A. Paulita Roa .
AS the 118th anniversary of the Battle of Agusan Hill draws near, I am once again going to write about that historic battle on a different perspective. This time, it will not be in the battlefield but on a monument in Divisoria whose identity has been subject to many speculations. The most frequent questions asked are: Who built it for whom? Is it for our national hero Andres Bonifacio or for the heroes of the Battle of Agusan Hill?
The book, “The Village: The Story of Early Cagayan de Oro,” is a collection of articles compiled by Francisco R. Demetrio S.J.(Cagayan de Oro 1968). In it is an interview of Fr. Demetrio in 1968 of Mr. Fortunato Yacapin, an eyewitness to the Battle of Agusan Hill. Yacapin said that “the remains of the revolutionaries killed in the battle were interred under the monument of Bonifacio in the center of Divisoria.” We see that small door at the back of the monument and it attests to this fact that this was made so that the bones can be deposited there. The other three monuments in that area do not have such feature.
In historian Ambeth Ocampo’s letter to me in 2009, he wrote that he studied the photos that I sent him and noted that the design of our monument is a copy of the first Bonifacio monument entitled “Grito de Balintawak” by sculptor Ramon Martinez, not by National Artist for sculpture Guillermo Tolentino as I previously thought. This was installed in 1911 at the Cloverleaf Bridge in Quezon City and subsequently transferred in Vinzon’s Hall in UP-Diliman. I took pictures of the Bonifacio monument in UP and noted that it is exactly the same as the one in Divisoria except that the pedestal is different.

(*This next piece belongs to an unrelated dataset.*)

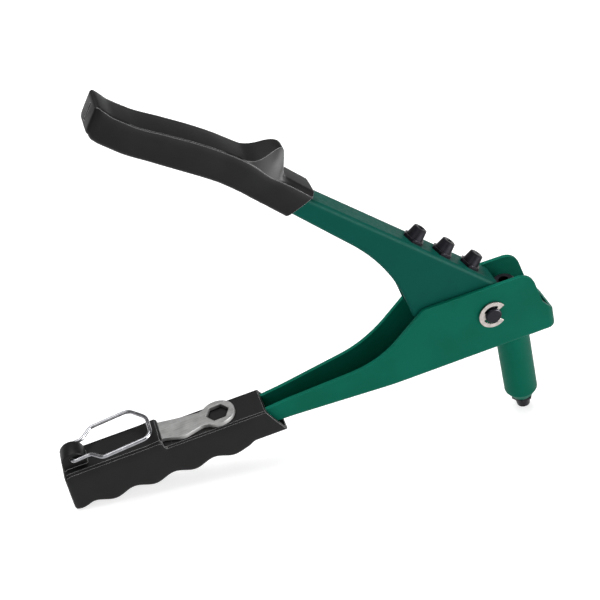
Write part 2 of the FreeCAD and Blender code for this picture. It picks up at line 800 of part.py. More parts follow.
def moving_grip_outline():
    """Side outline of the upper grip, in the moving handle's frame, thumb horn included."""
    return [
        (-221.8, 14.6, 0.8),
        (-220.2, 5.0, 4.0),
        (-219.2, -0.2, 2.5),
        (-205.0, -1.0, 40.0),
        (-158.0, 4.6, 40.0),
        (-144.0, 4.4, 60.0),
        (-122.9, 2.7, 1.5),
        (-119.9, 9.0, 6.0),
        (-116.8, 18.0, 1.0),
        (-131.2, 19.0, 1.0),
        (-137.6, 29.4, 1.2),
        (-142.2, 29.4, 1.2),
        (-149.6, 19.1, 9.0),
        (-168.0, 19.1, 60.0),
        (-206.5, 12.7, 8.0),
        (-214.0, 12.6, 8.0),
    ]


def build_moving_grip(frame):
    """Moulded upper grip: slim sleeve with a thumb horn in front and a lip at its end."""
    body = new_body("moving_grip")
    side = sketch_on(body, "moving_grip_side", "XZ_Plane")
    draw_outline(side, moving_grip_outline())
    extrude(body, "Pad", side, "2 * {moving_grip_half_width}", symmetric=True)
    half = size("moving_grip_half_width")
    for sign in (1, -1):
        facet = sketch_on(body, f"horn_facet_{'far' if sign > 0 else 'near'}", "YZ_Plane",
                          "-200")
        draw_outline(facet, [(sign * (half + 0.5), 19.2), (sign * (half - 0.1), 19.2),
                             (sign * 2.6, 31.0), (sign * (half + 0.5), 31.0)])
        extrude(body, "Pocket", facet, "100", reverse=True)
    socket = sketch_on(body, "moving_grip_socket", "XZ_Plane")
    top = size("lever_web_top")
    tail = size("lever_tail")
    draw_outline(socket, [
        (-tail - 0.1, top - 3.9 + 0.05),
        (-150.0, top + 0.05, 60.0),
        (-100.0, top + 0.05),
        (-100.0, 3.2),
        (-150.0, 6.3, 40.0),
        (-tail - 0.1, top - 11.1),
    ])
    extrude(body, "Pocket", socket, "2 * ({lever_half_width} + {running_gap})", symmetric=True)
    finish(body, frame.multiply(lever_frame()))


# ---------------------------------------------------------------- latch and wrench

def build_latch_wire(frame):
    """Bent wire bail; its two ends turn inward into the heel's boss."""
    body = new_body("latch_wire")
    wide = size("latch_half_width")
    neck = size("latch_neck_half_width")
    reach = size("latch_reach")
    inner = size("boss_half_width") - 1.4
    bend = neck - size("boss_half_width") - size("running_gap")
    corners = [
        (0, -inner), (0, -neck, bend), (9.2, -neck, 4.0), (14.6, -wide, 4.0),
        (reach, -wide, 4.5), (reach, 2.2, 9.0), (31.6, wide, 6.5),
        (14.6, wide, 4.0), (9.2, neck, 4.0), (0, neck, bend), (0, inner),
    ]
    route = sketch_on(body, "latch_route", "XY_Plane")
    route.addGeometry(rounded_pieces(corners)[:-1], False)
    section = sketch_on(body, "latch_section", "XZ_Plane", str(inner))
    draw_circle(section, 0, 0, "{latch_wire_radius}")
    doc.recompute()
    pipe = body.newObject("PartDesign::AdditivePipe", "latch_pipe")
    pipe.Profile = section
    pipe.Spine = (route, [f"Edge{n}" for n in range(1, len(route.Shape.Edges) + 1)])
    doc.recompute()
    lean = Rotation(Vector(0, 1, 0), -size("latch_lean"))
    pivot = Placement(Vector(-size("latch_back"), 0, size("latch_lift")), lean)
    finish(body, frame.multiply(pivot))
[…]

However, I noticed that the other monuments in Divisoria contained markers that specifically tell us who the particular monument is dedicated to. Not so with this second monument (I took the liberty to name this the second monument since this was built around 1930-31 after the Rizal monument that was erected in 1917) whose marker do not mention of the name Andres Bonifacio but only a brief dedication in Spanish that says “A pueblo a sus heroes.” In English, it means “From the town to its heroes” and the heroes here refer to Capt. Vicente Roa y Racines and his men of the First Company of the Mindanao Battalion who were all killed in Agusan Hill on May 14, 1900.
But who built this monument and what was the name that he gave to it? Historian Ocampo is right when he wrote that the similarity of the two monuments had a hold on the people that for decades, they called it Bonifacio and Balintawak. No one took a serious note of the text of the marker and the marked absence of Bonifacio’s name in it.

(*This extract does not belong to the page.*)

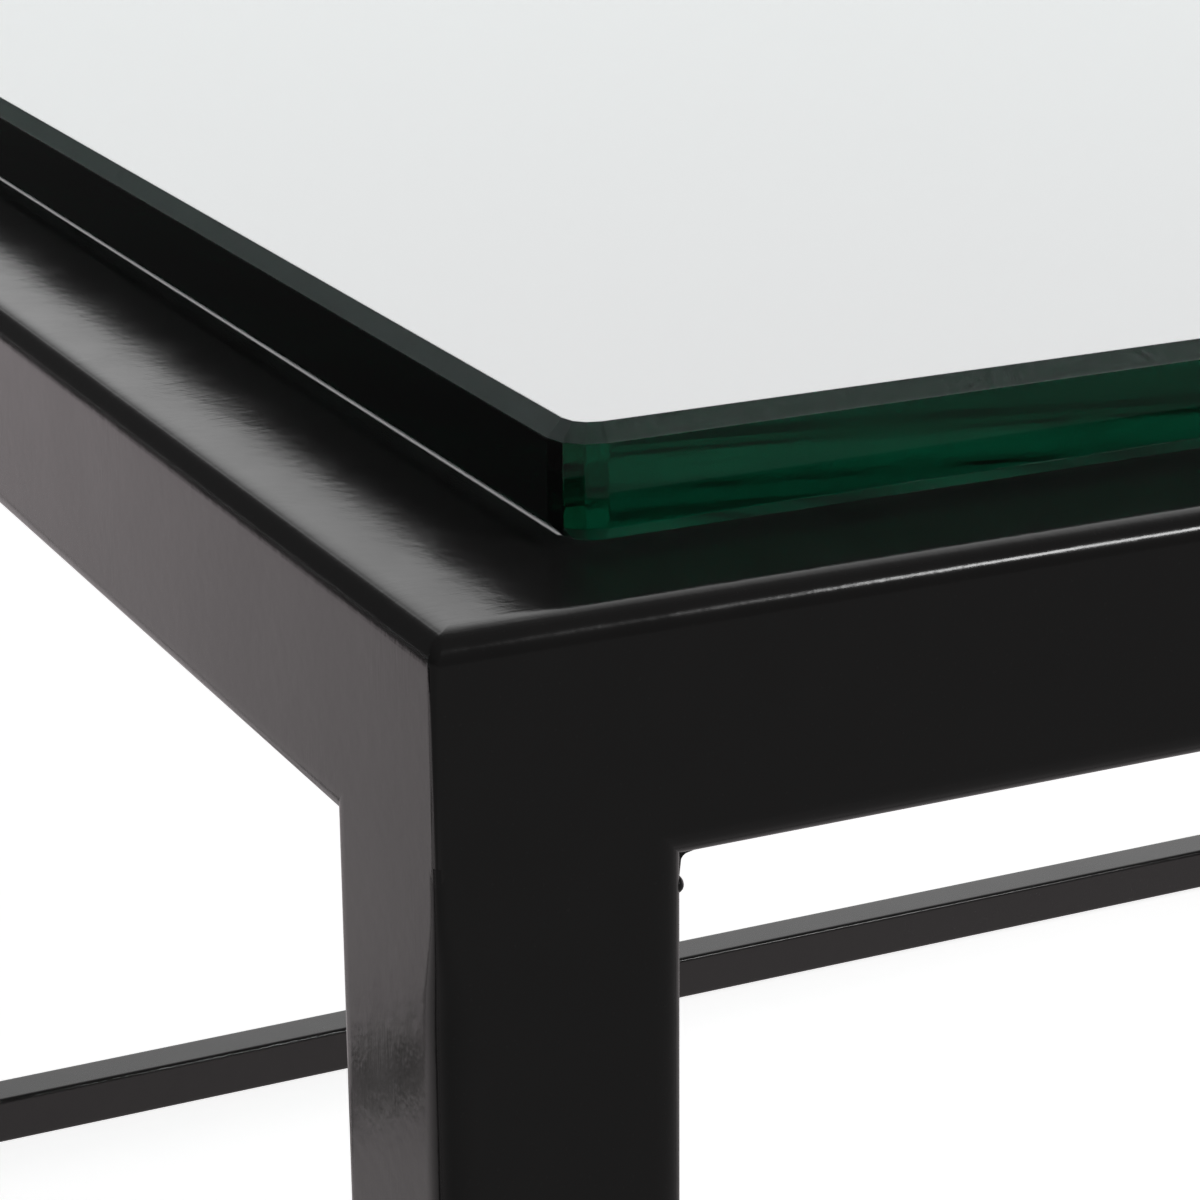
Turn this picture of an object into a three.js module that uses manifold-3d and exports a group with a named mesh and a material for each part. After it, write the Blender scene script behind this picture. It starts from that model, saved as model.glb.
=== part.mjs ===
// A nest of two tables: welded frames of square steel tube with loose glass tops.
// Millimetres, +Z up. The origin is on the floor, under the middle of the pair.
// The small table stands drawn out in front, towards -Y. It slides back under the large one.

import * as THREE from "three";
import { mergeVertices } from "three/addons/utils/BufferGeometryUtils.js";
import Module from "manifold-3d";

// The two tables: outside width along X, outside depth along Y, floor to the top of the frame.
const LARGE = { name: "large", width: 900, depth: 760, frameTop: 494 };
const SMALL = { name: "small", width: 840, depth: 700, frameTop: 452 };
const STANDING_GAP = 140; // clear floor between the two tables

// Square tube of the legs and the top rails.
const TUBE = 20;
const TUBE_WALL = 1.5;
const TUBE_RADIUS = 2.4;

// Lighter square tube of the lower stretchers.
const STRETCHER = 16;
const STRETCHER_WALL = 1.2;
const STRETCHER_RADIUS = 2;

// Each welded piece is cut this much short, which leaves the root gap of the weld.
const WELD_GAP = 0.1;

// Glass top, laid loose on the rails.
const GLASS = 9.1;
const GLASS_INSET = 13.8; // frame's outer face to glass edge, with the glass centred
const GLASS_SHIFT = 3.1; // the glass lies this far back of centre
const GLASS_ARRIS = 1.3;
const GLASS_CORNER_CLIP = 1.8;

// Plastic glide: a square head under the leg and a hollow plug up inside it.
const GLIDE_HEAD = 4;
const GLIDE_CHAMFER = 1;
const PLUG_HEIGHT = 12;
const PLUG_WALL = 1.6;
const PLUG_CLEARANCE = 0.3;
const PLUG_OVERLAP = 1; // how far the plug runs down into the head

const CURVE_SEGMENTS = 2; // half the flats in each rounded corner

const blackPaint = new THREE.MeshStandardMaterial({
  color: 0x141313,
  roughness: 0.3,
  metalness: 0,
});
const greenGlass = new THREE.MeshStandardMaterial({
  color: 0xb9d6cc,
  roughness: 0.03,
  metalness: 0,
  transparent: true,
  opacity: 0.35,
});
const blackPlastic = new THREE.MeshStandardMaterial({
  color: 0x101011,
  roughness: 0.55,
  metalness: 0,
});

const wasm = await Module();
wasm.setup();

// A three.js geometry as a manifold-3d solid.
function toSolid(geometry) {
  const bare = geometry.clone();
  bare.deleteAttribute("normal");
  bare.deleteAttribute("uv");
  const merged = mergeVertices(bare, 1e-4);
  return new wasm.Manifold(
    new wasm.Mesh({
      numProp: 3,
      vertProperties: merged.getAttribute("position").array,
      triVerts: new Uint32Array(merged.index.array),
    }),
  );
}

// A manifold-3d solid as a three.js geometry.
function toGeometry(solid) {
  const mesh = solid.getMesh();
  const geometry = new THREE.BufferGeometry();
  geometry.setAttribute(
    "position",
    new THREE.BufferAttribute(mesh.vertProperties, 3),
  );
  geometry.setIndex(new THREE.BufferAttribute(mesh.triVerts, 1));
  geometry.computeVertexNormals();
  return geometry;
}

// A square outline with rounded corners, centred on the origin.
function roundedSquare(size, radius, path = new THREE.Shape()) {
  const half = size / 2;
  const flat = half - radius;
  path.moveTo(flat, -half);
  path.absarc(flat, -flat, radius, -Math.PI / 2, 0, false);
  path.absarc(flat, flat, radius, 0, Math.PI / 2, false);
  path.absarc(-flat, flat, radius, Math.PI / 2, Math.PI, false);
  path.absarc(-flat, -flat, radius, Math.PI, Math.PI * 1.5, false);
  return path;
}

// A hollow square tube, centred on the origin and running along Z. With slant 1 both ends
// are mitred at 45 degrees and the +x side is the long one; with slant 0 they are square.
function tubeGeometry(size, wall, radius, length, slant) {
  const section = roundedSquare(size, radius);
  section.holes.push(roundedSquare(size - 2 * wall, radius - wall, new THREE.Path()));
  const geometry = new THREE.ExtrudeGeometry(section, {
    depth: length,
    bevelEnabled: false,
    curveSegments: CURVE_SEGMENTS,
  });
  geometry.translate(0, 0, -length / 2);
  const position = geometry.getAttribute("position");
  for (let i = 0; i < position.count; i += 1) {
    const z = position.getZ(i);
    position.setZ(i, z + Math.sign(z) * slant * position.getX(i));
  }
  geometry.computeVertexNormals();
  return geometry;
}

// A tube that lies along X with its long side, if it has one, towards -Y.
function lyingTube(size, wall, radius, length, slant) {
  const geometry = tubeGeometry(size, wall, radius, length, slant);
  geometry.rotateY(Math.PI / 2);
  geometry.rotateX(-Math.PI / 2);
  return geometry;
}

// Top rail: mitred into its neighbours at both ends.
function railGeometry(outsideLength) {
  const middleLength = outsideLength - TUBE - 2 * WELD_GAP;
  return lyingTube(TUBE, TUBE_WALL, TUBE_RADIUS, middleLength, 1);
}

// Lower stretcher: square ends that butt on the legs.
function stretcherGeometry(outsideLength) {
  const length = outsideLength - 2 * TUBE - 2 * WELD_GAP;
  return lyingTube(STRETCHER, STRETCHER_WALL, STRETCHER_RADIUS, length, 0);
}

// Leg: from the glide's head up to the underside of the mitred rails.
function legGeometry(frameTop) {
  const length = frameTop - TUBE - WELD_GAP - GLIDE_HEAD;
  const geometry = tubeGeometry(TUBE, TUBE_WALL, TUBE_RADIUS, length, 0);
  geometry.translate(0, 0, GLIDE_HEAD + length / 2);
  return geometry;
}

// Glass: a slab with flat arrises round both faces and its four corners clipped.
function glassGeometry(table) {
  const x = table.width / 2 - GLASS_INSET - GLASS_ARRIS;
  const y = table.depth / 2 - GLASS_INSET - GLASS_ARRIS;
  const clip = GLASS_CORNER_CLIP;
  const outline = new THREE.Shape([
    new THREE.Vector2(x - clip, -y),
    new THREE.Vector2(x, -y + clip),
    new THREE.Vector2(x, y - clip),
    new THREE.Vector2(x - clip, y),
    new THREE.Vector2(-x + clip, y),
    new THREE.Vector2(-x, y - clip),
    new THREE.Vector2(-x, -y + clip),
    new THREE.Vector2(-x + clip, -y),
  ]);
  const geometry = new THREE.ExtrudeGeometry(outline, {
    depth: GLASS - 2 * GLASS_ARRIS,
    bevelThickness: GLASS_ARRIS,
    bevelSize: GLASS_ARRIS,
    bevelSegments: 1,
  });
  geometry.translate(0, 0, GLASS_ARRIS);
  return geometry;
}

// Glide: a chamfered head the size of the tube, and a hollow plug that opens upwards.
function glideGeometry() {
  const head = new THREE.ExtrudeGeometry(
    roundedSquare(TUBE - 2 * GLIDE_CHAMFER, TUBE_RADIUS - GLIDE_CHAMFER),
    {
      depth: GLIDE_HEAD - GLIDE_CHAMFER,
      bevelThickness: GLIDE_CHAMFER,
      bevelSize: GLIDE_CHAMFER,
      bevelSegments: 1,
      curveSegments: CURVE_SEGMENTS,
    },
  );
  head.translate(0, 0, GLIDE_CHAMFER);
  // The head is only chamfered underneath, so its top is cut off flat.
  const cutter = new THREE.BoxGeometry(2 * TUBE, 2 * TUBE, 2 * TUBE);
  cutter.translate(0, 0, GLIDE_HEAD + TUBE);
  const plugSize = TUBE - 2 * TUBE_WALL - 2 * PLUG_CLEARANCE;
  const plugRadius = TUBE_RADIUS - TUBE_WALL;
  const plugSection = roundedSquare(plugSize, plugRadius);
  plugSection.holes.push(
    roundedSquare(plugSize - 2 * PLUG_WALL, plugRadius / 2, new THREE.Path()),
  );
  const plug = new THREE.ExtrudeGeometry(plugSection, {
    depth: PLUG_HEIGHT + PLUG_OVERLAP,
    bevelEnabled: false,
    curveSegments: CURVE_SEGMENTS,
  });
  plug.translate(0, 0, GLIDE_HEAD - PLUG_OVERLAP);
  return toGeometry(toSolid(head).subtract(toSolid(cutter)).add(toSolid(plug)));
}

// One named mesh, placed in its parent group.
function addPiece(parent, name, geometry, material, x, y, z) {
  const mesh = new THREE.Mesh(geometry, material);
  mesh.name = name;
  mesh.position.set(x, y, z);
  parent.add(mesh);
}

// The four sides in turn, each a quarter turn on from the front.
const SIDES = ["front", "right", "rear", "left"];

// One whole table, centred on its own origin on the floor.
function buildTable(table) {
  const group = new THREE.Group();
  const glideShape = glideGeometry();
  const legShape = legGeometry(table.frameTop);
  const legX = table.width / 2 - TUBE / 2;
  const legY = table.depth / 2 - TUBE / 2;

  SIDES.forEach((side, quarterTurns) => {
    const isEnd = quarterTurns % 2 === 1;
    const sideGroup = new THREE.Group();
    sideGroup.rotation.z = (quarterTurns * Math.PI) / 2;
    group.add(sideGroup);
    const length = isEnd ? table.depth : table.width;
    const reach = isEnd ? legX : legY;
    const railZ = table.frameTop - TUBE / 2;
    const railName = `${table.name}_${side}_rail`;
    addPiece(sideGroup, railName, railGeometry(length), blackPaint, 0, -reach, railZ);
    if (side !== "front") {
      // The front has no stretcher, so that the smaller table can slide in.
      const stretcherZ = GLIDE_HEAD + STRETCHER / 2;
      const stretcherName = `${table.name}_${side}_stretcher`;
      const shape = stretcherGeometry(length);
      addPiece(sideGroup, stretcherName, shape, blackPaint, 0, -reach, stretcherZ);
    }
  });

  for (const [end, endSign] of [["front", -1], ["rear", 1]]) {
    for (const [hand, handSign] of [["left", -1], ["right", 1]]) {
      const corner = `${table.name}_${end}_${hand}`;
      const x = handSign * legX;
      const y = endSign * legY;
      addPiece(group, `${corner}_leg`, legShape, blackPaint, x, y, 0);
      addPiece(group, `${corner}_glide`, glideShape, blackPlastic, x, y, 0);
    }
  }

  const glassName = `${table.name}_glass_top`;
  const glassShape = glassGeometry(table);
  addPiece(group, glassName, glassShape, greenGlass, 0, GLASS_SHIFT, table.frameTop);
  return group;
}

const nest = new THREE.Group();
const overallDepth = LARGE.depth + STANDING_GAP + SMALL.depth;

const largeTable = buildTable(LARGE);
largeTable.position.y = overallDepth / 2 - LARGE.depth / 2;
nest.add(largeTable);

const smallTable = buildTable(SMALL);
smallTable.position.y = SMALL.depth / 2 - overallDepth / 2;
nest.add(smallTable);

export default nest;
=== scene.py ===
# A nest of two low tables: welded frames of black-enamelled square steel tube, each with a
# loose top of thick clear glass. The finished pieces are put together around the CAD model.

from math import cos, pi, radians, sin

import bmesh
import bpy
from mathutils import Matrix, Vector, noise


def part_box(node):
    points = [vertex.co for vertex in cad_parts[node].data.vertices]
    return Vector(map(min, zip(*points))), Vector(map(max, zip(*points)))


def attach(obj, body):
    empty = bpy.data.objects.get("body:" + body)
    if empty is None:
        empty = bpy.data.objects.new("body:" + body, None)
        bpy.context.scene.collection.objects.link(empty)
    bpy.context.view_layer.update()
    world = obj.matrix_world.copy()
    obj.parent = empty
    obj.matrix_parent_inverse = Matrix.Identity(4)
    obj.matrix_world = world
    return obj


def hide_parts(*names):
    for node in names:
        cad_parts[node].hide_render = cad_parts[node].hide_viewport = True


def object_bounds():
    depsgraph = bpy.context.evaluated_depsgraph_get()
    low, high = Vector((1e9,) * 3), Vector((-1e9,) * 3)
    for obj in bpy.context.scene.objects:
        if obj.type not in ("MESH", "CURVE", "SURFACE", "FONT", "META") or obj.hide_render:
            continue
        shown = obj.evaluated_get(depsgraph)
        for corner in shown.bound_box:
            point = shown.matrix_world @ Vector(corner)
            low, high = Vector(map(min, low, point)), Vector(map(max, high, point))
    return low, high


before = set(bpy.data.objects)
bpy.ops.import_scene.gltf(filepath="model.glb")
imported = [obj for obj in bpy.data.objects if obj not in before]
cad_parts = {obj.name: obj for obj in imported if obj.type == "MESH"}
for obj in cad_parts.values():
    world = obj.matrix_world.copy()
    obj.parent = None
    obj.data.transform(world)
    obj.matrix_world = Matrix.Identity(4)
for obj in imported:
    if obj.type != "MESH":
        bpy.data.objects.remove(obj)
cad_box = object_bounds()

# ---- Top rails -----------------------------------------------------------------------------
# Four rails of 20 mm square steel tube, sawn at 45 degrees and welded into a flat ring.
# The welds are ground flush, and the outer corners are dressed before the frame is enamelled.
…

I went through a fruitless period in my research on the details of this second monument and finally my eureka moment came when I read an article of the late Kagay-anon historian, Dr. Blas Ch. Velez about his father, Apolinar, who was a revolucionario, a governor of the Misamis Province and the Municipal Mayor of Cagayan from 1930-1933. He said that when his father was the mayor, he built the second monument with the help of the citizenry and called it the Cry of Freedom monument. He ordered the exhumation of the remains of Roa and his men in Agusan Hill and placed it on a special crypt inside the monument.

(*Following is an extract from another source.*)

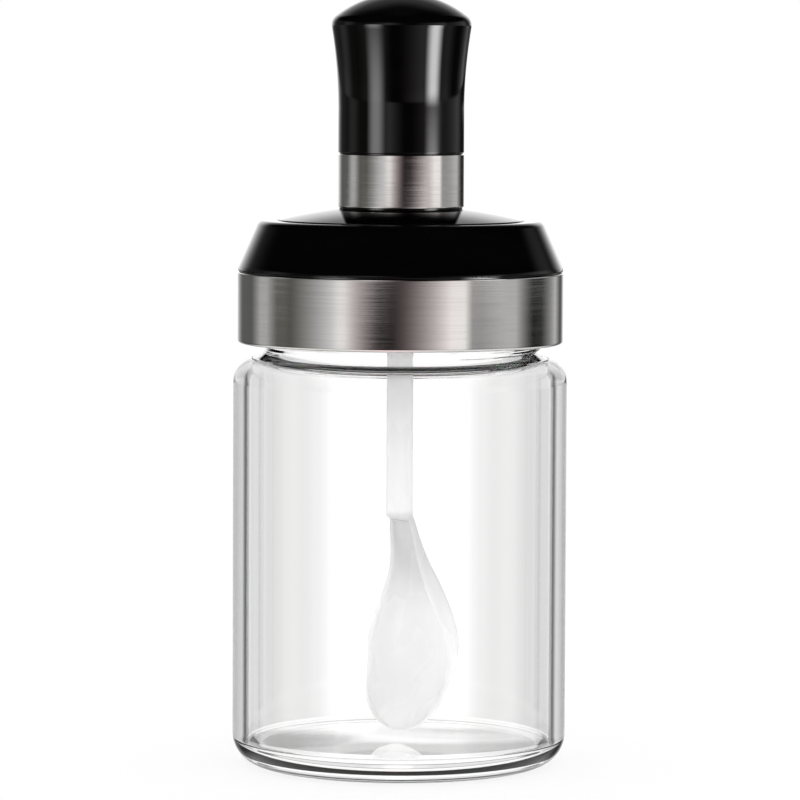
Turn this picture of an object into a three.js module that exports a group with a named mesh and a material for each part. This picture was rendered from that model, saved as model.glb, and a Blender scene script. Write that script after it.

And now for the final question: Why is it that Velez placed a statue of Bonifacio in that monument? In my opinion, the sculptor Ramon Martinez had a mold of his Bonifacio statue that he could readily cast for his buyers. So we see similar Bonifacio monuments all over the archipelago. This was true of other sculptors during the American colonial period when there was a frenzy of monument building across the country but mostly that of Jose Rizal, an American favorite. A good example is that our Rizal monument is similar to the one I saw in Loboc, Bohol.
In the Bonifacio monument, we see a defiant looking man with upraised arms. One holding a bolo and the other, the Philippine flag. It represented the men of the First Company of the Mindanao Battalion who fought two companies of American soldiers in Agusan Hill while their battleship bombarded them from the bay. They were outnumbered not to mention the fact that the enemy had superior weapons but they fought heroically till majority of them were killed. Capt. Roa was the last to die and an American snatched a medal from his breast, perhaps as a memento from this fallen but brave Kagay-anon warrior.